The first loser in the race to stay atop the mechanical bull was CT who kept trying to correct the bull's sentence structure while trying to withstand a few extra how-do-ya-do's to the groin.

Nothing like a few dangling participles to get that bull going.
 
A few extra how-do-ya-do's to the groin can be had from one o' those loose as a goose lizards roamin' 'round the back lot o' the Love's truck stop in Van, but it'll cost you.

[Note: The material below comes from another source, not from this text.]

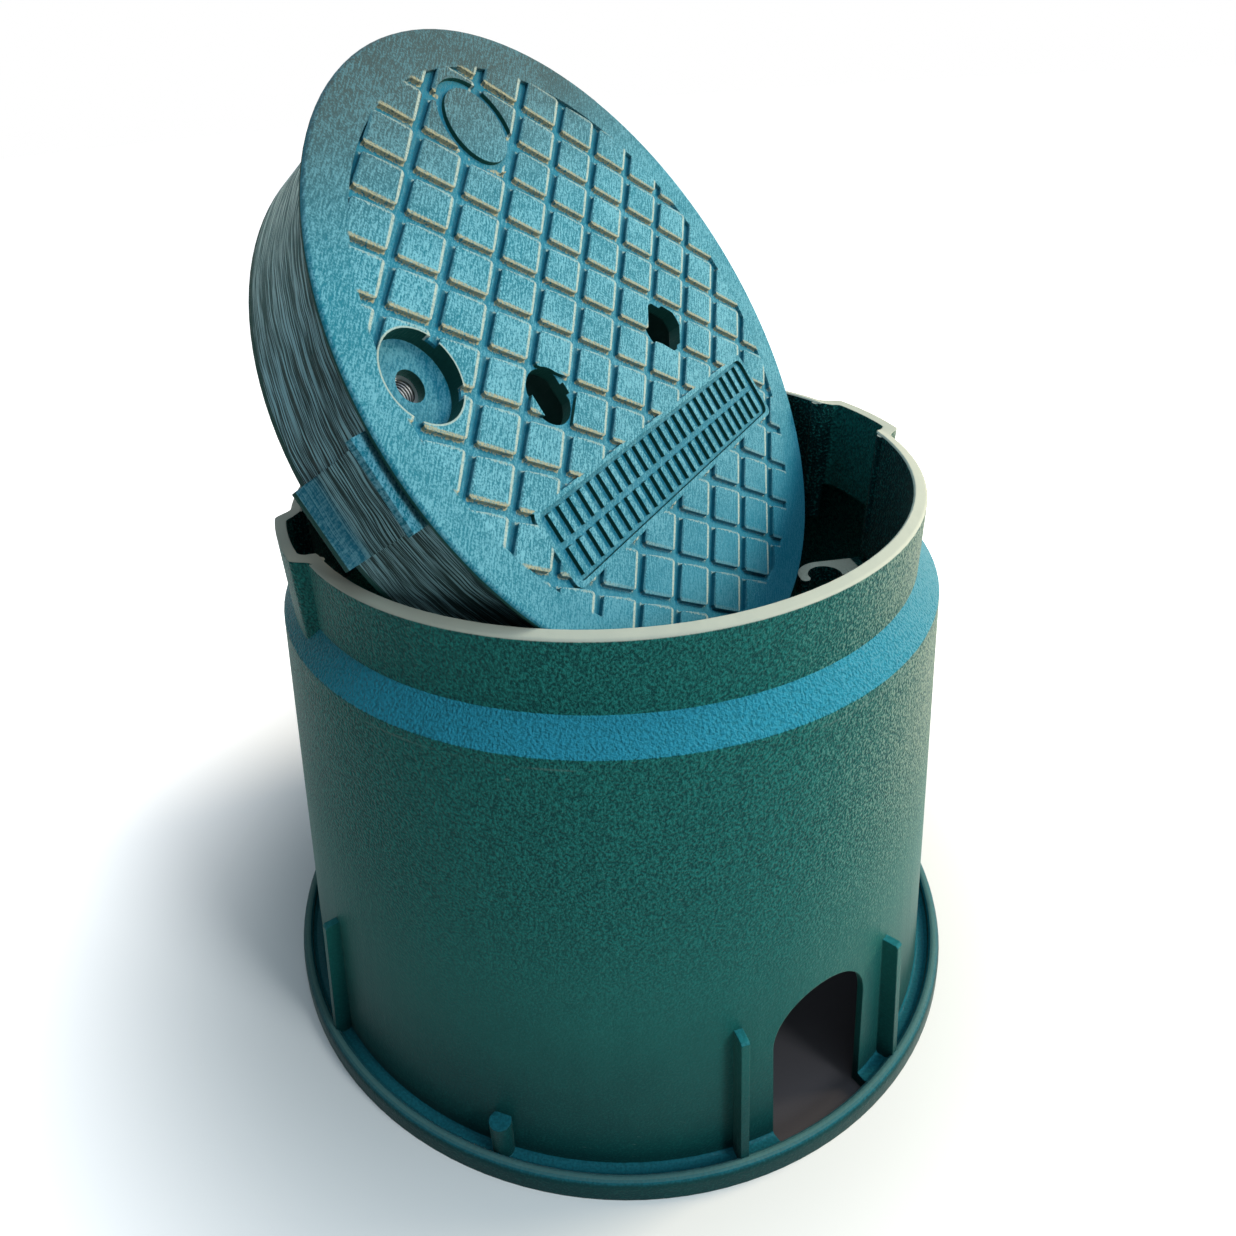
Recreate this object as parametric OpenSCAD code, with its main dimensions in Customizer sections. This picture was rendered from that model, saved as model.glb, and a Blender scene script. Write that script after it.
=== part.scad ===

If yer unsure o' the process, just ask fer John. He'll guide you through.
 
It'll cost you a stern lecture from Miss Silkie and long stretch in the pen should you try to introduce one of those lizards to any of the PowerWorld band camp kiddies.
 
Kiddies are not the type o' subject material this ol' hayseed's willin' to intertwine into the Love's truck stop storyline, so I'll just take a sip o' a frosty Miller Lite n' pre-tend that we didn't nearly meander down that pothole-filled road.

Jumpin' gee willikers, Linguistics Czar. We sure don't need no files bein' ree-leased on either one o' us.
 
Down that pothole-filled road came a mysterious van that stopped just outside the main gates to band camp, idled for a few seconds, then took off as some of HOSS scanman's security team approached.